DIRECTIONS FOR THIS TASK => Copy each line in which the string "node" occurs.

**** SUPPLIED DATA ****

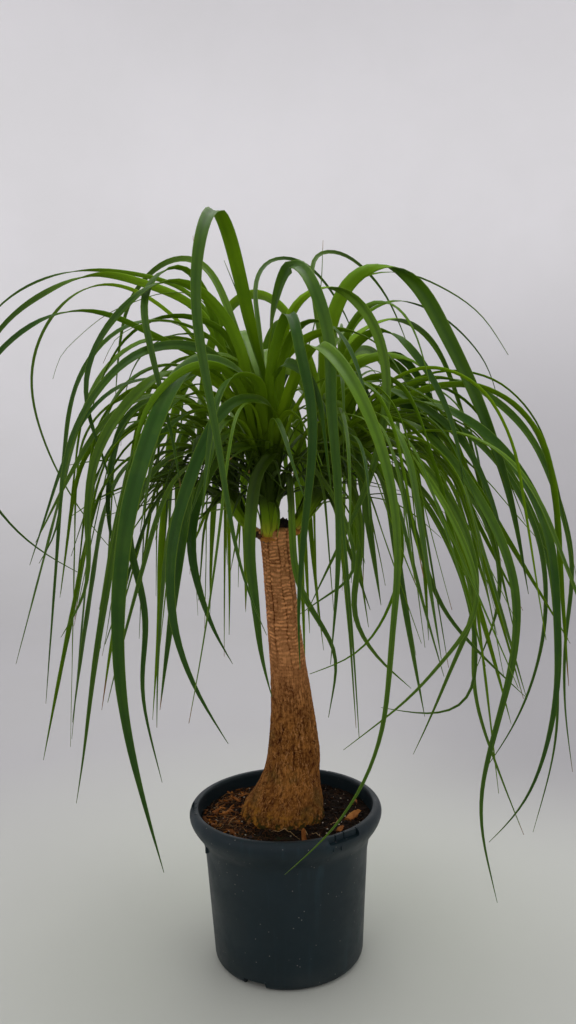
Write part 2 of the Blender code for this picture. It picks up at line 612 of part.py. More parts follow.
def pot_profile():
    """The pot's outline from its underside, up the outside, over the lip and down the inside."""
    corner = []
    for i in range(3):
        angle = math.radians(-90 + 80 * i / 2)
        corner.append((FOOT_RADIUS + FOOT_CORNER * math.cos(angle), FOOT_CORNER + FOOT_CORNER * math.sin(angle)))
    inner_foot = WALL_FOOT_RADIUS - WALL
    return (
        [
            (0, 0),
            (PAD_RADIUS, 0),
            (PAD_RADIUS + 2, PANEL_RISE),
            (FOOT_RADIUS - 11, PANEL_RISE),
            (FOOT_RADIUS - 9, 0),
        ]
        + corner
        + [
            (WALL_AT_SKIRT, SKIRT_FOOT_Z - 5),
            (WALL_AT_RIM, POT_HEIGHT - 6),
            (WALL_AT_RIM + 2, POT_HEIGHT - 3),
            (LIP_OUTER - 2, POT_HEIGHT - 3),
            (SKIRT_WIDEST - WALL, SKIRT_WIDEST_Z),
            (SKIRT_UPPER - WALL, SKIRT_UPPER_Z + 1),
            (SKIRT_MIDDLE - WALL, SKIRT_MIDDLE_Z + 1),
            (SKIRT_FOOT_RADIUS - 1.6, SKIRT_FOOT_Z),
            (SKIRT_FOOT_RADIUS, SKIRT_FOOT_Z - 1),
            (SKIRT_MIDDLE, SKIRT_MIDDLE_Z),
            (SKIRT_UPPER, SKIRT_UPPER_Z),
            (SKIRT_WIDEST, SKIRT_WIDEST_Z),
            (SKIRT_WIDEST - 1.0, SKIRT_WIDEST_Z + 6),
            (LIP_OUTER - 1, POT_HEIGHT),
            (LIP_INNER, POT_HEIGHT),
            (WALL_AT_RIM - WALL, POT_HEIGHT - 7),
            (WALL_AT_SKIRT - WALL, SKIRT_FOOT_Z - 5),
            (inner_foot, FLOOR_TOP + 6),
            (inner_foot - 5, FLOOR_TOP),
            (0, FLOOR_TOP),
        ]
    )


def build_pot(material):
    pot = new_object("pot", lathe("pot", pot_profile(), POT_SIDES), material)
    cuts = []
    mid = SKIRT_WIDEST + 4 - SLOT_DEPTH / 2
    for number, angle in enumerate(SLOT_ANGLES):
        for side in (-1, 0, 1):
            width = (SLOT_SIZE[0] - 2 * SLOT_RIB) / 3
            size = (SLOT_DEPTH, width, SLOT_SIZE[1])
            place = (mid, side * (width + SLOT_RIB), SLOT_Z)
            cuts.append(block(f"slot_{number}_{side}", size, place, angle))
    for number, angle in enumerate(NOTCH_ANGLES):
        size = (34, NOTCH_SIZE[0], NOTCH_SIZE[1] * 2)
        cuts.append(block(f"notch_{number}", size, (FOOT_RADIUS + 7, 0, -NOTCH_SIZE[1] + PANEL_RISE - 0.5), angle))
    for i in range(DRAIN_COUNT):
        cuts.append(peg(f"drain_{i}", DRAIN_RADIUS, -5, FLOOR_TOP + 5, DRAIN_RING, 360 * (i + 0.5) / DRAIN_COUNT))
    apply_boolean(pot, "DIFFERENCE", cuts)
    return pot


def trunk_rings(extra=0.0):
    """Rings of trunk outline points in metres, with the ridges that old leaves left."""
    low = TRUNK[0][0]
    high = TRUNK[-1][0]
    count = round((high - low) / TRUNK_STEP)
    line = catmull_rom([(row[0], row[1] / 2, row[2]) for row in TRUNK], 200)
    rings = []
    for i in range(count + 1):
        height = low + (high - low) * i / count
        radius = float(np.interp(height, line[:, 0], line[:, 1]))
        centre = float(np.interp(height, line[:, 0], line[:, 2]))
        ring = []
        for k in range(TRUNK_SIDES):
            angle = 2 * math.pi * (k + 0.5 * (i % 2)) / TRUNK_SIDES
            spot = Vector((math.cos(angle) * 1.4, math.sin(angle) * 1.4, height * 0.16))
            swell = 1 + 0.055 * noise.noise(spot) * min(1.0, (52 - height) / 14)
            ridge = BARK_RIDGE * (1 if i % 2 else -1) if 18 < height < 50 else 0.0
            reach = radius * swell + ridge + extra * 0.1
            ring.append((centre + reach * math.cos(angle), reach * math.sin(angle), height))
        rings.append(ring)
    return rings


def trunk_mesh(name, extra=0.0):
    bm = bmesh.new()
    rings = trunk_rings(extra)
    low = (rings[0][0][2] - extra * 0.1) * CM
    high = (rings[-1][0][2] + extra * 0.1) * CM
    levels = [[bm.verts.new((TRUNK[0][2] * CM, 0, low))]]
    for ring in rings:
        levels.append([bm.verts.new(Vector(point) * CM) for point in ring])
    for vert in levels[1]:
        vert.co.z -= extra * MM
    for vert in levels[-1]:
        vert.co.z += extra * MM
    levels.append([bm.verts.new((TRUNK[-1][2] * CM, 0, high))])
    for number, (lower, upper) in enumerate(zip(levels[1:-2], levels[2:-1])):
        for k in range(TRUNK_SIDES):
            j = (k + 1) % TRUNK_SIDES
            if number % 2 == 0:
                bm.faces.new((lower[k], lower[j], upper[k]))
                bm.faces.new((lower[j], upper[j], upper[k]))
            else:
                bm.faces.new((lower[k], lower[j], upper[j]))
                bm.faces.new((lower[k], upper[j], upper[k]))
    for pole, ring in ((levels[0][0], levels[1]), (levels[-1][0], levels[-2])):
        for k in range(TRUNK_SIDES):
            bm.faces.new((pole, ring[k], ring[(k + 1) % TRUNK_SIDES]))
    return mesh_from_bmesh(name, bm)


def build_trunk(material):
    return new_object("trunk", trunk_mesh("trunk"), material)


def build_soil(material):
    """Soil that fills the pot, bumpy on top, with the trunk's plain hole."""
    inner_foot = WALL_FOOT_RADIUS - WALL - CLEARANCE
    side_low = FLOOR_TOP + CLEARANCE
    edge = WALL_AT_SKIRT - WALL - CLEARANCE
    bm = bmesh.new()
    rings = [[bm.verts.new((0, 0, side_low * MM))]]
    outline = ((inner_foot - 5.2, side_low), (inner_foot, side_low + 6), (edge, SKIRT_FOOT_Z - 5))
    steps = [(radius, height, False) for radius, height in outline]
    flare = (WALL_AT_RIM - WALL_AT_SKIRT) / (POT_HEIGHT - 2 - SKIRT_FOOT_Z)
    top_edge = edge + (SOIL_TOP - SKIRT_FOOT_Z + 5) * flare
    for i in range(SOIL_RINGS):
        steps.append((top_edge * (1 - i / SOIL_RINGS), SOIL_TOP - (2 if i == 0 else 0), i > 0))
    for radius, height, bumpy in steps:
        ring = []
        for k in range(SOIL_SIDES):
            angle = 2 * math.pi * k / SOIL_SIDES
            x = radius * math.cos(angle)
            y = radius * math.sin(angle)
            lift = SOIL_BUMP * noise.noise(Vector((x, y, 3.0)) / 11) if bumpy else 0.0
            ring.append(bm.verts.new((x * MM, y * MM, (height + lift) * MM)))
        rings.append(ring)
    rings.append([bm.verts.new((0, 0, SOIL_TOP * MM))])
    join_rings(bm, rings)
    bmesh.ops.triangulate(bm, faces=bm.faces)
    soil = new_object("soil", mesh_from_bmesh("soil", bm), material)
    hole = new_object("hole", trunk_mesh("hole", CLEARANCE))
    apply_boolean(soil, "DIFFERENCE", [hole])
    return soil


def stem_mesh(name, head):
    """The short stem in the middle of a head, which the leaves' roots are sunk in."""
    _, foot, top = STEMS[head]
    line = stem_line(head, 7)
    bm = bmesh.new()
    rings = [[bm.verts.new(Vector(line[0]) * CM)]]
    for i, point in enumerate(line):
        ahead = Vector(line[min(i + 1, len(line) - 1)] - line[max(i - 1, 0)]).normalized()
        side = ahead.cross(Vector((0, 1, 0))).normalized()
        other = ahead.cross(side)
        radius = foot + (top - foot) * i / (len(line) - 1)
        ring = []
        for k in range(STEM_SIDES):
            angle = 2 * math.pi * k / STEM_SIDES
            spot = Vector(point) + (side * math.cos(angle) + other * math.sin(angle)) * radius
            ring.append(bm.verts.new(spot * CM))
        rings.append(ring)
    rings.append([bm.verts.new((Vector(line[-1]) + ahead * 0.6) * CM)])
    join_rings(bm, rings)
    return mesh_from_bmesh(name, bm)


def fill_cavities(obj):
    """Keeps the outer skin only, where crossing blades had closed a pocket between them."""
    bm = bmesh.new()
    bm.from_mesh(obj.data)
    bmesh.ops.triangulate(bm, faces=bm.faces)
    unseen = set(bm.faces)
    shells = []
    while unseen:
        shell = [unseen.pop()]
        for face in shell:
            for edge in face.edges:
                for other in edge.link_faces:
                    if other in unseen:
                        unseen.remove(other)
                        shell.append(other)
        shells.append(shell)
    shells.sort(key=len)
    loose = [face for shell in shells[:-1] for face in shell]
    bmesh.ops.delete(bm, geom=loose, context="FACES")
    bm.to_mesh(obj.data)
    bm.free()


def build_heads(material):
    leaves = all_leaves()
    heads = [leaf[0] for leaf in leaves]
    halves = np.array([leaf[1] for leaf in leaves])
    lines = np.stack([leaf[2] for leaf in leaves])
    twists = turn_to_front(lines, [leaf[3] for leaf in leaves])
    lines = bend_clear(lines, halves, twists, heads)
    _, across = across_vectors(lines, twists)
    solids = []
    trees = []
    for number, head in enumerate(heads):
        mesh = leaf_mesh(f"leaf_{number}", lines[number], halves[number], across[number])
        solids.append(new_object(mesh.name, mesh))
        corners = [vert.co for vert in mesh.vertices]
        trees.append(BVHTree.FromPolygons(corners, [list(face.vertices) for face in mesh.polygons]))
    dropped = set(LEFT_OUT)
    for i in range(len(heads)):
        for j in range(i + 1, len(heads)):
            if heads[i] == heads[j] or i in dropped or j in dropped:
                continue
            if trees[i].overlap(trees[j]):
                dropped.add(j)
    built = []
    for head in STEMS:
        stem = new_object(head, stem_mesh(head, head), material)
        apply_boolean(stem, "DIFFERENCE", [new_object("seat", trunk_mesh("seat", CLEARANCE))])
        own = [solids[k] for k in range(len(heads)) if heads[k] == head and k not in dropped]
        apply_boolean(stem, "UNION", own, "MANIFOLD")
        fill_cavities(stem)
        built.append(stem)
    for k in sorted(dropped):
        bpy.data.objects.remove(solids[k])
    return built


def main():
    for obj in list(bpy.data.objects):
        bpy.data.objects.remove(obj)
    pot_plastic = new_material("pot_plastic", (0.035, 0.045, 0.055), 0.45)
    bark = new_material("bark", (0.22, 0.11, 0.05), 0.85)
    earth = new_material("earth", (0.035, 0.02, 0.014), 0.95)
    leaf_green = new_material("leaf_green", (0.07, 0.18, 0.03), 0.42)
    build_pot(pot_plastic)
    build_soil(earth)
    build_trunk(bark)
    build_heads(leaf_green)


main()
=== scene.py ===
"""A potted ponytail palm: nursery pot, soil with bark and coir, corky trunk and three leafy heads.

The plant's tables are in centimetres and the pot's in millimetres, as in the CAD model. The
origin is the centre of the pot's foot on the floor, +Z is up and -Y is the front.
"""
import math
import random

import bmesh
import bpy
import numpy as np
from bpy.props import FloatProperty, FloatVectorProperty, IntProperty, PointerProperty
from mathutils import Matrix, Vector, kdtree, noise


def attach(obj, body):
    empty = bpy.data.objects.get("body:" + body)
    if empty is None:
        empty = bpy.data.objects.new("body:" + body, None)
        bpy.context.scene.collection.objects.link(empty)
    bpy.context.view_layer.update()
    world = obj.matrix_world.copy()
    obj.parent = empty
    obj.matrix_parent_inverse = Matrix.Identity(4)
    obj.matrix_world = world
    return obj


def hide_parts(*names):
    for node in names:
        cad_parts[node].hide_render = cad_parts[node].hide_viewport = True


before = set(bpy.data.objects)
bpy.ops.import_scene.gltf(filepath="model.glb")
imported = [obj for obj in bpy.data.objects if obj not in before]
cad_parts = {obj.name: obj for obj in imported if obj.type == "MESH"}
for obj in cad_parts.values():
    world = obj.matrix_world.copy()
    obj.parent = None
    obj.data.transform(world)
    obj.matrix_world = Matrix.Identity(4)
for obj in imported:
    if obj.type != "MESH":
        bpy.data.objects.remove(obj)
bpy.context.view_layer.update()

bl_info = {
    "name": "Potted Ponytail Palm",
    "version": (1, 0, 0),
    "blender": (4, 5, 0),
    "location": "View3D > Sidebar > Palm",
    "description": "Dresses a potted palm's CAD model with its visible pieces and finishes",
    "category": "Object",
}

CM = 0.01
MM = 0.001

# The pot, in millimetres.
POT_HEIGHT = 183.0
WALL = 2.2
FOOT_RADIUS = 78.5
PAD_RADIUS = 26.0
PANEL_RISE = 3.5
FLOOR_TOP = 6.0
WALL_FOOT_RADIUS = 87.7
SKIRT_Z = 131.0
WALL_AT_SKIRT = 95.6
COLLAR = (
    (98.9, 148.0),
    (104.6, 155.8),
    (110.6, 164.8),
    (113.4, 172.5),
    (112.6, 178.5),
    (109.0, 183.0),
    (103.4, 183.0),
)
COLLAR_WIDEST = 113.5
WINDOW_ANGLES = (305.5, 185.5, 65.5)
WINDOW_SPAN = (-21.0, 21.0)
WINDOW_Z = (175.6, 187.0)
WINDOW_DEPTH = 6.2
WINDOW_ROUNDING = 2.6
GAP_PLACES = (-10.2, 1.6, 19.4)
GAP_WIDTH = 1.4
GAP_DEPTH = 9.2
TICK_TURNS = (-8.0, -3.0)
TICK_SIZE = (2.4, 1.3, 5.2)
TICK_DROP = 3.4
TAB_ANGLE = 203.5
TAB_SIZE = (4.6, 2.2, 7.0)
TAB_Z = 144.5
NOTCH_ANGLES = (243.0, 3.0, 123.0)
NOTCH_SIZE = (28.0, 9.0)
NOTCH_INNER = 72.0
NOTCH_REACH = 30.0
DRAIN_COUNT = 8
DRAIN_RADIUS = 5.0
DRAIN_RING = 52.0
LIP_INSIDE = ((102.2, 180.0), (101.4, 168.0))

# The soil, in millimetres.
SOIL_TOP = 168.0
SOIL_BUMP = 3.2
SOIL_GRAIN = 1.5
SOIL_CRUMB = 0.8
SOIL_GAP = 0.4
SOIL_SPREAD = 7.6
SOIL_RINGS = 66
SOIL_STEPS = 200
LITTER_REACH = 98
LITTER_OFF_TRUNK = 44
FIBRE_REACH = 92

# The litter on the soil, in millimetres, with a chip's width as a share of its length.
CHIP_LENGTHS = (2.5, 7)
CHIP_WIDTHS = (0.25, 0.6)
CHIP_THICKNESSES = (0.7, 1.9)
FIBRE_LENGTHS = (5, 20)
FIBRE_RADII = (0.16, 0.34)
FIBRE_ARCHES = (0, 2.4)
PERLITE_RADII = (0.45, 1.15)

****

WORKED SOLUTION =>
    for node in names:
        cad_parts[node].hide_render = cad_parts[node].hide_viewport = True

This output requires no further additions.